Pazifismus, Leierkästen und Politik

Vergangenen Freitag war auf Einladung interdisziplinären Frankreich-Schwerpunkts der französische Drehorgelspieler „Riton la Manivelle“ zu Gast in Innsbruck. Monsieur „La chanson“, Heinz-Christian Sauer, moderierte den Abend.
v.l.n.r.: Riton la Manivelle, Eva Lavric, Heinz Christian Sauer
v.l.n.r.: Riton la Manivelle, Eva Lavric, Heinz Christian Sauer

Das Ergebnis war die Erkenntnis, dass man mit dem Leierkasten ganz ordentlich Stimmung machen kann – im harmlosen wie auch im politischen Sinn –, dass man aber all die mehr oder weniger revolutionären, mehr oder weniger anarchistischen, mehr oder weniger pazifistischen Lieder erst so richtig versteht, wenn sie in ihren historischen und künstlerischen Kontext gestellt werden. Vom Liebeslied aus der Zeit der Pariser „Commune“, über das Anti-Deutschen-Hetzlied aus der Zeit vor dem ersten Weltkrieg, bis zur Hymne auf das 17. Infanterieregiment, das sich weigerte, auf das demonstrierende Landvolk zu schießen, erwies sich, dass sich das Chanson als wirkungsvolles Propagandamittel vor so ziemlich jeden politischen Karren spannen lässt.

 

Neben dem sozialen Engagement und der Kritik der herrschenden Klasse zog sich vor allem das Antikriegs-Motiv durch den gesamten Abend: In einem Lied über die Kämpfe Garibaldis in Sizilien erkennt ein Soldat in dem von ihm getöteten „Feind“ einen Bruder, den er nie vergessen wird können; in der „chanson de Craonne“ lehnen sich die als Kanonenfutter verheizten Soldaten in den Schützengräben des ersten Weltkriegs gegen ihr Schicksal auf; und schließlich, als Abschluss des Abends, schreibt Boris Vian in seinem berühmten Chanson „le déserteur“ (aus der Zeit des Indochina- und des Algerienkrieges) dem Präsidenten einen Brief, in dem er in naivem Ton erklärt, warum er dem soeben erhaltenen Stellungsbefehl nicht Folge leisten wird.

 

Die Drehorgel, auch Leierkasten genannt, wäre unter der französischen Revolution beinahe verboten worden, da die Straßensänger damit, wie in allen Zeiten und Ländern, den Mächtigen unbequeme – in dem Fall anti-revolutionäre – Lieder verbreiteten.

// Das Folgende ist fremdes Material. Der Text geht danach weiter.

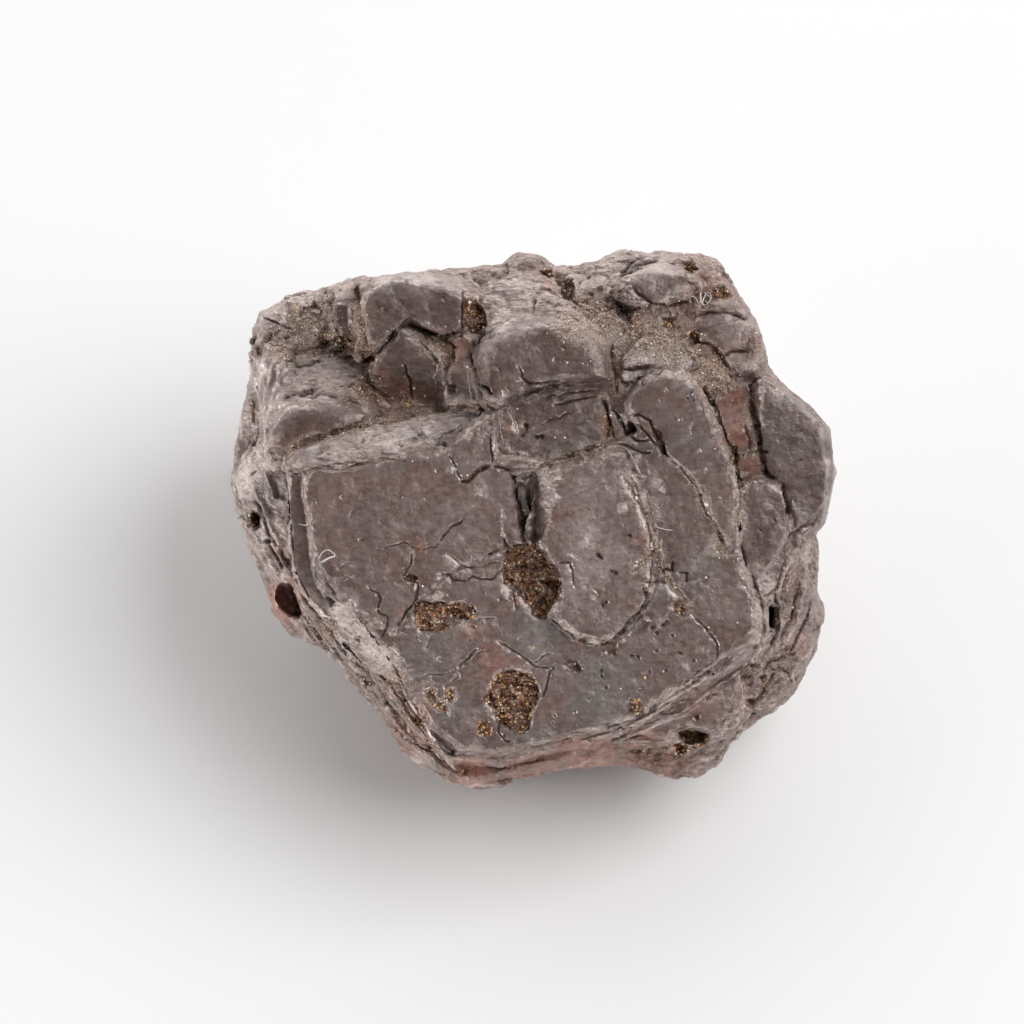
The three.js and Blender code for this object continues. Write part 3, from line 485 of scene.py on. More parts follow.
# The left edge: broken layers, the knob and the cup.
facet(
    ((-19.1, 4.8), (-18.2, 4.3), (-18.2, 3.2), (-17.9, 1.6), (-17.6, -1.2), (-17.4, -3.2), (-16.7, -4.9),
     (-15.9, -5.9), (-15.5, -7.8), (-17, -6.2), (-18.2, -5.1), (-18.8, -3.7), (-19.1, -2), (-19.2, 0),
     (-19.3, 3.2)),
    -1.25, (0.05, 0), edge=0.05, share=1.0,
)
ridge(
    ((-19.3, 5.6), (-19.3, 3.2), (-19.2, 0.8), (-19.1, -1.2), (-19, -2.6), (-18.6, -4), (-18.2, -5),
     (-17.2, -6.1), (-16.2, -7), (-15.5, -8), (-14.6, -9.8), (-13.6, -12), (-12.6, -13.9)),
    0.16, 0.08,
)
ridge(
    ((-18.2, 4.8), (-18.3, 3.2), (-18, 1.6), (-17.7, -0.8), (-17.5, -2.4), (-17.2, -4), (-16.7, -5),
     (-15.9, -5.8), (-15, -7), (-13.9, -9)),
    0.16, 0.06,
)
ridge(((-15.5, -8), (-14.8, -9.2), (-14, -10.8), (-13.4, -12.4), (-12.8, -13.6)), 0.3, 0.16)
ridge(
    ((-20.2, -2.4), (-19.4, -4.4), (-18.6, -5.6), (-17.8, -7), (-16.8, -8.3), (-15.7, -9.8),
     (-14.6, -11.5), (-13.8, -13.3)),
    0.18, 0.10,
)
ridge(((-18.7, -6.1), (-17.9, -7.5), (-17, -8.8), (-15.8, -10.4), (-14.8, -12.3)), 0.16, 0.08)
ridge(
    ((-21.4, -7.6), (-19.6, -8.9), (-17.8, -10), (-16.2, -11.2), (-14.9, -12.8), (-13.9, -14.1)),
    0.18, 0.10,
)
crack(((-18.4, -5.6), (-17.8, -6.6), (-17.3, -7.8), (-16.6, -8.8)), 0.24, 0.15, fill=0.3)
crack(((-20, -1.2), (-19.8, -2.1), (-19.3, -2.9), (-18.9, -3.6)), 0.5, 0.4)
crack(((-21, -1.2), (-20.3, -2.1), (-19.7, -3)), 0.4, 0.3)
ridge(((-21.4, -1.4), (-20.6, -2.9), (-19.8, -4), (-19.1, -5.6), (-18.4, -6.7)), 0.35, 0.2)
ridge(((-21, 5.1), (-22.3, 4.2), (-21.6, 2.4), (-20.8, 0.8), (-20.2, -0.8), (-19.8, -1.8)), 0.35, 0.22)
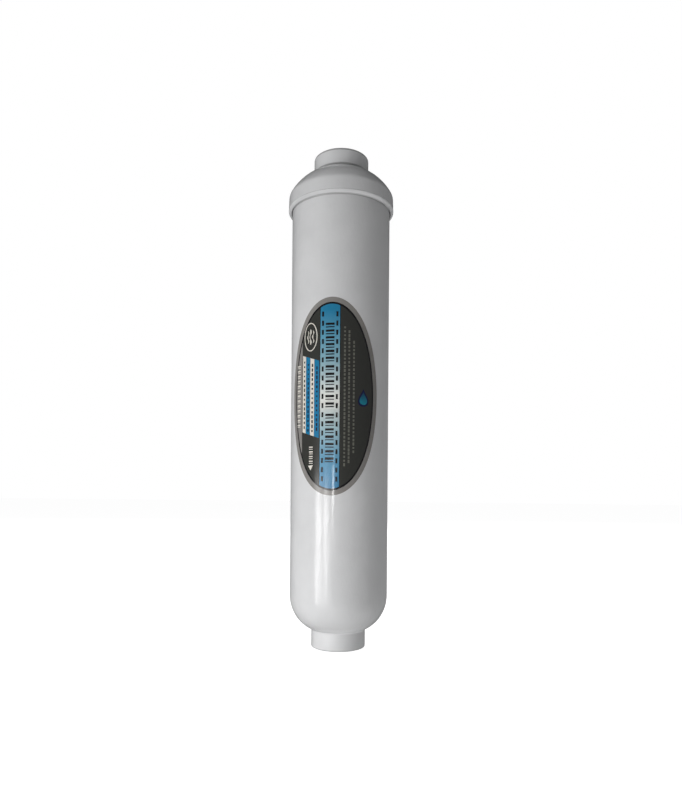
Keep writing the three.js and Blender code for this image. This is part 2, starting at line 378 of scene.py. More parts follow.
def web_object(outline, thickness=1.6, edge=0.25):
    """One web: its outline in radius and height, as a plate with bevelled edges."""
    form = bmesh.new()
    corners = [form.verts.new((r * MM, -thickness / 2 * MM, z * MM)) for r, z in outline]
    plate = form.faces.new(corners)
    grown = bmesh.ops.extrude_face_region(form, geom=[plate])["geom"]
    moved = [item for item in grown if isinstance(item, bmesh.types.BMVert)]
    bmesh.ops.translate(form, verts=moved, vec=(0, thickness * MM, 0))
    bmesh.ops.recalc_face_normals(form, faces=form.faces)
    sharp = [e for e in form.edges if e.calc_face_angle(0) > math.radians(60)]
    bmesh.ops.bevel(form, geom=sharp, offset=edge * MM, segments=2, affect="EDGES")
    web = bpy.data.objects.new("web", mesh_of("web", form))
    bpy.context.scene.collection.objects.link(web)
    return web


ribs_round_hub = rib_tree()


def add_ribs(name, outline):
    """Six webs with one outline, as a piece of their own."""
    web = web_object(outline)
    mesh = grown_mesh(
        name, ribs_round_hub, Web=web, Count=6, First_Angle=math.pi / 6, Material=white_plastic
    )
    bpy.data.objects.remove(web)
    return place_piece(name, mesh, white_plastic)


rib_inner = 8
sunk_dome = (dome_inside[0] + 1, dome_inside[1] + 1)
add_ribs("outlet_ribs", [(rib_inner, dome_rim), *reversed(arc(dome_centre, sunk_dome, -87, 0, 10))])

# ---- Support grates ----
# Two moulded discs of rings and spokes in natural polypropylene. One rests on the housing's ledge and
# one is pressed down by the cap. A low rim on each holds its screen.
def natural_polypropylene():
    """Uncoloured moulded plastic: milky, with a satin skin."""
    material, tree, shader, place = new_material("natural_polypropylene")
    cloud = noise_of(tree, place, 160.0, 3.0)
    milk = colour_stops(tree, cloud, [(0.3, (0.80, 0.80, 0.78)), (0.7, (0.87, 0.87, 0.86))])
    feed(tree, shader, {
        "Base Color": milk, "Roughness": 0.45, "Subsurface Weight": 0.2, "Subsurface Scale": 0.001,
    })
    add_bump(tree, shader, (noise_of(tree, place, 1800.0), 0.000015))
    return material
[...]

Kein geringerer als Danton hielt in der konstituierenden Volksversammlung eine Rede zu ihrer Verteidigung, nur eine Woche, bevor er selbst unter der Guillotine zum Opfer der Revolution wurde.

 

Die Zeit nach den napoleonischen Kriegen brachte in Europa einen Aufschwung des populären Instruments, da sowohl Frankreich als auch Preußen den Kriegsversehrten anboten, zwischen einer (lächerlich geringen) Rente und einer Lizenz zum Drehorgelspielen samt dazugehörigem Instrument zu wählen.

 

Die beiden Stars des Abends, die vom zahlreich erschienenen Publikum heftig beklatscht wurden, haben – das verriet Frankreich-Schwerpunkt-Leiterin Eva Lavric in ihrer Einleitung – eine unerwartete Eigenschaft gemeinsam: Beide sind sie Präsidenten. Heinz-Christian Sauer, der als Manager gearbeitet und daneben dreißig Jahre lang die Radiosendung „La chanson“ gestaltet hat, ist heute Präsident der österreichisch-französischen Vereinigung; und Riton la Manivelle, der von Tallin bis Tokyo in allen großen Städten gespielt hat, ist Präsident des französischen Verbands der Straßenmusikanten.